For the inaugural AZ newsletter, we took summer and Arakawa as inspiration for a brief look at the ambiguous zone of the beach, as seen in Arakawa’s 1967 painting A Self-Portrait Near the Ocean. We hope this leaves you with something to think about as you take your own selfies on the beach this summer!

Yours in the reversible destiny mode,

Reversible Destiny Foundation and ARAKAWA+GINS Tokyo Office

Arakawa, A Self-Portrait Near the Ocean, 1967, oil, acrylic, graphite, art marker and collage on canvas, 90 x 63 in. Photo by Rob McKeever. Courtesy of Gagosian.

As summer officially begins, Arakawa’s A Self-Portrait Near the Ocean, 1967, becomes a title that could be applied to many a photograph we will see this season. This painting also seemed like a perfect choice for AZ1, since we can consider as ambiguous zones both the snapshot quality of the moment depicted and the setting – a beach.

 

An ambiguous zone lends itself to an infinite number of interpretations when considered from the perspective of Arakawa and Madeline. For example, in the late 1960s, Arakawa wrote: “What I want to paint is the condition that precedes the moment in which the imagination goes to work and produces mental representations.” This in and of itself describes a type of ambiguous zone – somewhere right between an initial sensation and the coding of this into perception. It takes on an additional layer of ambiguity in another sense. By recording this extremely short duration between sensation and perception on canvas, Arakawa has allowed it to coexist with an eternity (or however long the painting lasts)—it is therefore both a moment and an eternity at once. For further reading, Deleuze and Guattari’s discussion of the percept, affect, and concept is highly relevant here.[1]

Turning back to the painting in question, we see both things at play. By providing merely a trace of an outline of a person, in this case supposedly of the artist himself, Arakawa provides the viewer with some open-ended information that allows them to fill in the rest of the details using their imagination. The label, “sands” allows us to infer that Arakawa is on a beach, although one might picture a sand dune instead. Sand itself is not earth and no longer rocks, so exists in a kind of in-between, albeit very long, stage. If these sands make up a beach, its size will change as the tide goes in and out. The beach is a location of leisure but also of labor depending on how it is deployed.

The painting itself has a typical tripartite structure, with the background made up of the sky delineated by a silvery-grey band with the word AIRPLANE and an arrow pointing to a rounded shape going off the canvas, and the foreground marked off by a white band with another rounded shape labelled as BICYCLE. Without the labels of AIRPLANE and BICYCLE we wouldn’t have any real indication that these bands are a part of the space of the painting. Does the bike belong to Arakawa? Is the plane heading to or from JFK airport?

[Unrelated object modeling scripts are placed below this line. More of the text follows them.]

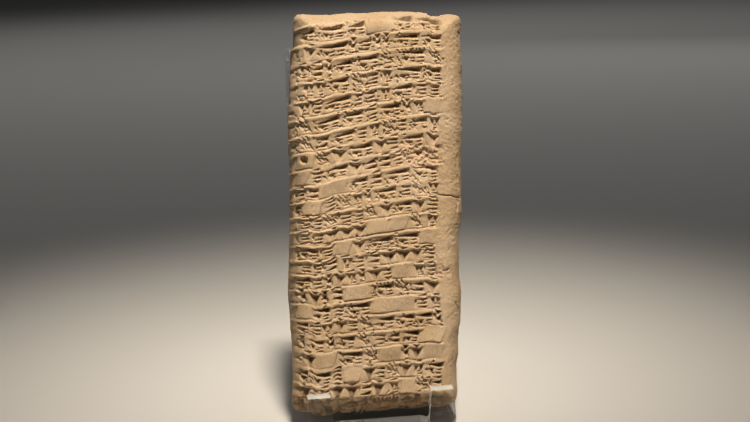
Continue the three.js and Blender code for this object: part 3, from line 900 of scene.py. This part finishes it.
class TABLET_OT_stage(bpy.types.Operator):
    """Set the camera, the floor and the lights"""
    bl_idname = "tablet.stage"
    bl_label = "Stage"

    def execute(self, context):
        settings = context.scene.tablet_stage
        scene = context.scene
        back = Vector((
            -math.sin(settings.camera_turn) * math.cos(settings.camera_rise),
            -math.cos(settings.camera_turn) * math.cos(settings.camera_rise),
            math.sin(settings.camera_rise),
        ))
        camera = bpy.data.objects.new("camera", bpy.data.cameras.new("camera"))
        camera.data.lens = settings.lens
        camera.data.clip_start = 0.01
        camera.matrix_world = (
            Matrix.Translation(MIDDLE + back * settings.camera_far)
            @ back.to_track_quat("Z", "Y").to_matrix().to_4x4()
            @ Matrix.Rotation(-settings.camera_roll, 4, "Z")
        )
        scene.collection.objects.link(camera)
        scene.camera = camera
        self.floor(scene, settings)
        self.lights(scene)
        self.studio(scene, settings)
        scene.view_settings.view_transform = "Standard"
        return {"FINISHED"}

    def floor(self, scene, settings):
        sheet = bmesh.new()
        bmesh.ops.create_grid(sheet, x_segments=1, y_segments=1, size=settings.floor_reach)
        mesh = bpy.data.meshes.new("floor")
        sheet.to_mesh(mesh)
        sheet.free()
        mesh.materials.append(plain_floor(settings))
        floor = bpy.data.objects.new("floor", mesh)
        scene.collection.objects.link(floor)

    def lights(self, scene):
        for name, way, far, side, power, tone, spread, moved in LIGHTS:
            data = bpy.data.lights.new(name, "AREA")
            data.shape = "SQUARE"
            data.size = side
            data.energy = power
            data.color = linear(tone)[:3]
            data.spread = math.radians(spread)
            light = bpy.data.objects.new(name, data)
            way = Vector(way).normalized()
            aim = Vector((0, 0, 1)) if name == "backdrop" else way  # that one shines straight down
            at = MIDDLE + way * far + Vector(moved)
            light.matrix_world = Matrix.Translation(at) @ aim.to_track_quat("Z", "Y").to_matrix().to_4x4()
            scene.collection.objects.link(light)

    def studio(self, scene, settings):
        world = bpy.data.worlds.new("studio")
        world.use_nodes = True
        background = world.node_tree.nodes["Background"]
        background.inputs["Color"].default_value = linear(settings.studio_colour)
        background.inputs["Strength"].default_value = settings.studio_light
        scene.world = world


class TABLET_PT_panel(bpy.types.Panel):
    bl_label = "Tablet"
    bl_idname = "TABLET_PT_panel"
    bl_space_type = "VIEW_3D"
    bl_region_type = "UI"
    bl_category = "Tablet"

    def draw(self, context):
        for operator in (TABLET_OT_stage, TABLET_OT_clay, TABLET_OT_cradle):
            self.layout.operator(operator.bl_idname)


CLASSES = (
    TabletSettings, CradleSettings, StageSettings,
    TABLET_OT_clay, TABLET_OT_cradle, TABLET_OT_stage, TABLET_PT_panel,
)


def register():
    for cls in CLASSES:
        bpy.utils.register_class(cls)
    bpy.types.Scene.clay_tablet = bpy.props.PointerProperty(type=TabletSettings)
    bpy.types.Scene.acrylic_cradle = bpy.props.PointerProperty(type=CradleSettings)
    bpy.types.Scene.tablet_stage = bpy.props.PointerProperty(type=StageSettings)


def unregister():
    del bpy.types.Scene.clay_tablet
    del bpy.types.Scene.acrylic_cradle
    del bpy.types.Scene.tablet_stage
    for cls in reversed(CLASSES):
        bpy.utils.unregister_class(cls)


def main():
    register()
    bpy.ops.tablet.stage()
    bpy.ops.tablet.clay()
    bpy.ops.tablet.cradle()


if __name__ == "__main__":
    main()
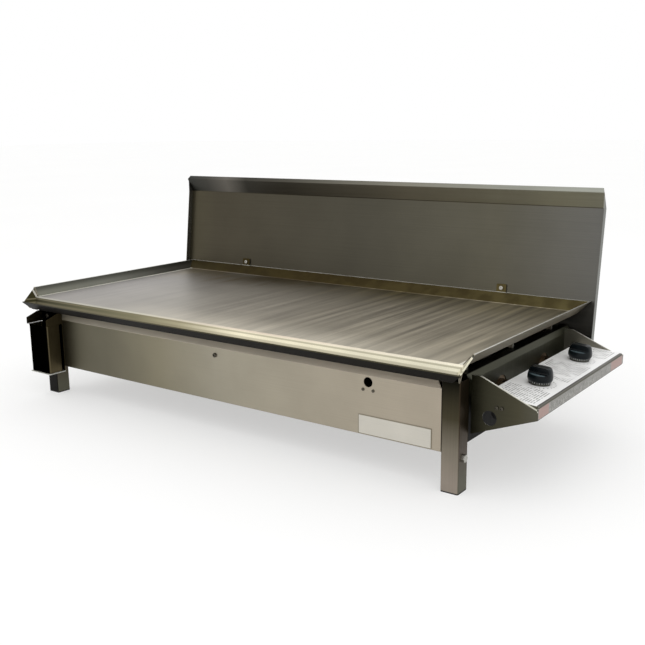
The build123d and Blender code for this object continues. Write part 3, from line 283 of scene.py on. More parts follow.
def dress(material, *names):
    """Puts a material on all the slots of these frame nodes."""
    for name in names:
        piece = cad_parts[name]
        if not piece.material_slots:
            piece.data.materials.append(material)
        for slot in piece.material_slots:
            slot.material = material


def plate_material():
    """Stainless hotplate, satin brushed front to back: cool grey at the left, browner and darker in fingers
    from the back, with a painted sheen along the front, painted shade and highlights on the guards, bends and
    edges, and a painted reflection along the gutter, olive and then creamy."""
    material, add, shader = new_material("Satin stainless hotplate with heat tint")
    x, y, z = split(add, "Object")
    across = add("Range", x, BODY_X - HALF_PLATE, BODY_X + HALF_PLATE)
    base = add(
        "Ramp", across, stops=[(0.0, "#9f9b98"), (0.3, "#a29d94"), (0.6, "#a29b8d"), (1.0, "#a69e8c")]
    )
    # painted sheen: the front of the cooking surface is painted paler, as a reflection, brightest right of
    # its middle
    from_sheen_middle = add("Unsigned", add("Minus", across, 0.62))
    painted_sheen = add(
        "Times",
        add("Fade", y, BODY_Y + 0.11, BODY_Y - 0.01),
        add("Fade", from_sheen_middle, 0.45, 0.05, 0.05, 0.7),
    )
    base = add("Mixed", painted_sheen, base, "#d3ccbc")
    # broad brush bands, 16 mm apart and bolder to the right, and darker, browner fingers reaching forward
    # from the back
    bands = add("Range", streaks(add, "Y", 0.016, 0.45, 2.0), 0.3, 0.7, -1, 1)
    reach = add("Plus", y, add("Times", bands, 0.035))
    back = add("Fade", reach, BODY_Y + 0.31, BODY_Y + 0.5)
    tint = add("Times", back, add("Fade", cloud(add, 0.2, 5.0), 0.35, 0.65, 0.45, 0.95))
    heat = add(
        "Ramp",
        across,
        stops=[(0.05, "#8b806a"), (0.3, "#54472c"), (0.6, "#7f7457"), (0.9, "#b0a68b"), (1.0, "#8f866c")],
    )
    coloured = add("Mixed", tint, base, heat)
    strength = add(
        "Times",
        add("Fade", across, 0.25, 0.75, 0.07, 0.40),
        add("Fade", y, BODY_Y + 0.02, BODY_Y + 0.22, 0.45, 1.0),
    )
    tone = add("Plus", add("Times", bands, strength), 1.0)
    coloured = add("Tinted", 1.0, coloured, add("CombineColor", tone, tone, tone))
    # the raised back is straw brown, with darker stains
    raised = add("Fade", y, *RAISED_BACK)
    straw = add(
        "Ramp", across, stops=[(0.0, "#3a3218"), (0.4, "#4b4023"), (0.7, "#584e31"), (1.0, "#69603f")]
    )
    stain = add("Fade", cloud(add, 0.035), 0.35, 0.65, 0.0, 0.45)
    coloured = add("Mixed", raised, coloured, add("Mixed", stain, straw, "#2f2513"))
    # painted shade and reflection on the side guards' inner faces, picked out by their facing: dull green
    # grey, darker towards their top, with a painted highlight along their foot
    guard = add("Fade", add("Unsigned", split(add, "Normal")[0]), 0.4, 0.6)
    along_guard = add("Range", y, BODY_Y, BODY_Y + 0.5)
    guard_painted_shade = add("Ramp", along_guard, stops=[(0.0, "#737368"), (0.6, "#72726a"), (1.0, "#6e6d66")])
    guard_top_shade = add("Fade", z, PLATE_TOP + 0.004, GUARD_TOP - 0.002)
    guard_painted_shade = add("Mixed", guard_top_shade, guard_painted_shade, "#4b4b44")
    from_middle = add("Unsigned", add("Minus", x, BODY_X))
    foot_highlight = between(add, from_middle, HALF_PLATE - 0.009, HALF_PLATE - 0.001)
    foot_highlight = add("Times", foot_highlight, add("Minus", 1.0, raised))
    coloured = add("Mixed", add("Times", foot_highlight, 0.9), coloured, "#ebe9dd")
    coloured = add("Mixed", guard, coloured, guard_painted_shade)
    # painted reflection: the gutter is painted olive near the drain hole and creamy towards the right
    gutter_painted_reflection = add(
        "Ramp",
        across,
        stops=[
            (0.0, "#33301e"),
            (0.08, "#4b4935"),
            (0.3, "#78745b"),
            (0.42, "#a59e82"),
            (0.58, "#e9e2c8"),
            (1.0, "#dfdbc5"),
        ],
    )
    # painted shade: a duller line under the bend, and another just above the lip
    shade_under_bend = add("Times", between(add, z, 0.2330, 0.2350, 0.0008), 0.5)
    dull = add("Plus", shade_under_bend, add("Fade", z, 0.2288, 0.2268, 0.0, 0.45))
    gutter_painted_reflection = add("Mixed", dull, gutter_painted_reflection, "#837b64")
    coloured = add("Mixed", add("Fade", y, *GUTTER_BEND), coloured, gutter_painted_reflection)
    # painted shade: the rim of the lip is painted dark
    lip_shade_colour = add(
        "Ramp", across, stops=[(0.0, "#2b2a1f"), (0.3, "#5c5744"), (0.6, "#3d3a2b"), (1.0, "#4a4738")]
    )
    coloured = add("Mixed", add("Fade", y, *GUTTER_LIP), coloured, lip_shade_colour)
    # painted highlight along the bend above the gutter
    bend_highlight_colour = add(
        "Ramp", across, stops=[(0.0, "#aeaba2"), (0.3, "#c3c0b2"), (0.6, "#ded1be"), (1.0, "#f0ead6")]
    )
    bend_highlight = between(add, y, BODY_Y - 0.0105, BODY_Y - 0.0075, 0.0008)
    coloured = add("Mixed", bend_highlight, coloured, bend_highlight_colour)
    # painted highlight along the guards' top edges, and painted shade on the undersides, near black under the
    # gutter's lip
    edge = between(add, z, GUARD_TOP - 0.0002, GUARD_TOP + 0.0002, 0.0002)
    coloured = add("Mixed", edge, coloured, "#d6d5cf")
    down = add("Fade", split(add, "Normal")[2], -0.35, -0.6)
    under = add("Mixed", add("Fade", y, BODY_Y - 0.0275, BODY_Y - 0.0265), "#100d08", "#7d7666")
    coloured = add("Mixed", down, coloured, under)
    brushed(add, shader, coloured, "Y", roughness=0.46, depth=0.07, pitch=0.0020)
    return material


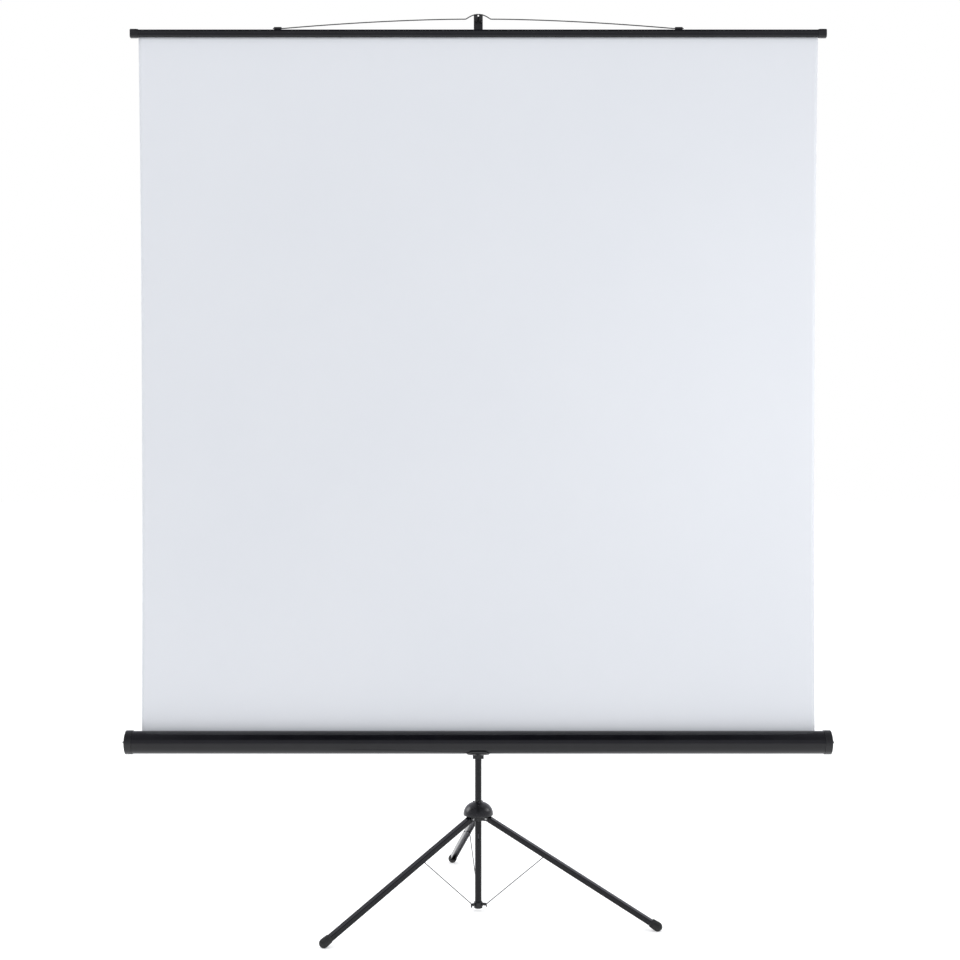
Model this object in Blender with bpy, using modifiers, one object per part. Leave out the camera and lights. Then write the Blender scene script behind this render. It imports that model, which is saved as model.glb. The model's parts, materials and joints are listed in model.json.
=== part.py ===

The figure of Arakawa, anchored by labels for HEAD and FOOT, exists in the midground. Between these labels, along where we might imagine the body to be, we find a number of rather unexpected words: SHIP, AIR, TINFOIL, and HAIR. Do we understand the ship to be somewhere behind the figure? Is the air around him? In front of him? Being breathed in or out by him? It doesn’t seem to be ruffling his hair, but maybe he is wearing a hat? Is the tinfoil covering a sandwich? Is the hair on someone else’s head? To the right of the figure, SANDS is stenciled toward the bottom and OCEAN toward the top. Arakawa’s feet are clearly in the sand and if he is standing then the ocean and presumably the ship would be behind him, but these are really up to the imagination, since even if Arakawa is standing in the water, he would still technically have his feet in the sand. Could it also be possible that he is reclining? Also to the right, a round object labelled BALL is moving through the air, over ocean or sand.

The colored lines that divide the midground may offer additional clues as to the delineation of space. The ship is in the same band as the ocean, beneath this, the ball is on the same band as the air, followed by the tinfoil (in Arakawa’s hands?), and finally the hair, feet, and sands are all within the lowest band before the foreground. Perhaps the fact that the head and feet are outlined in the same color suggests that they are in the same plane at the front with everything else understood to be receding back into space the higher up it is marked on the canvas. Does this work for the tinfoil? If the tinfoil is behind Arakawa, it would be blocked from view. Just when the viewer thinks they have understood the rules of perspective within Arakawa’s composition, the tinfoil begins to re-write them. The lines dividing the midground into sections, or zones, appear to be doing so with regard to both height and depth. As in many works by Cézanne and Picasso, we might understand that we are getting two views—looking down (especially if the figure is reclining) and looking out (especially if the ship is in the ocean). The ambiguity abounds.

Photographs: Arakawa at the beach, Japan, ca. mid 1950s

[1] Gilles Deleuze and Félix Guattari, “Percept, Affect, and Concept,” in What is Philosophy?, translated by Hugh Tomlinson and Graham Burchell, (New York: Columbia University Press, 1994), 163-199.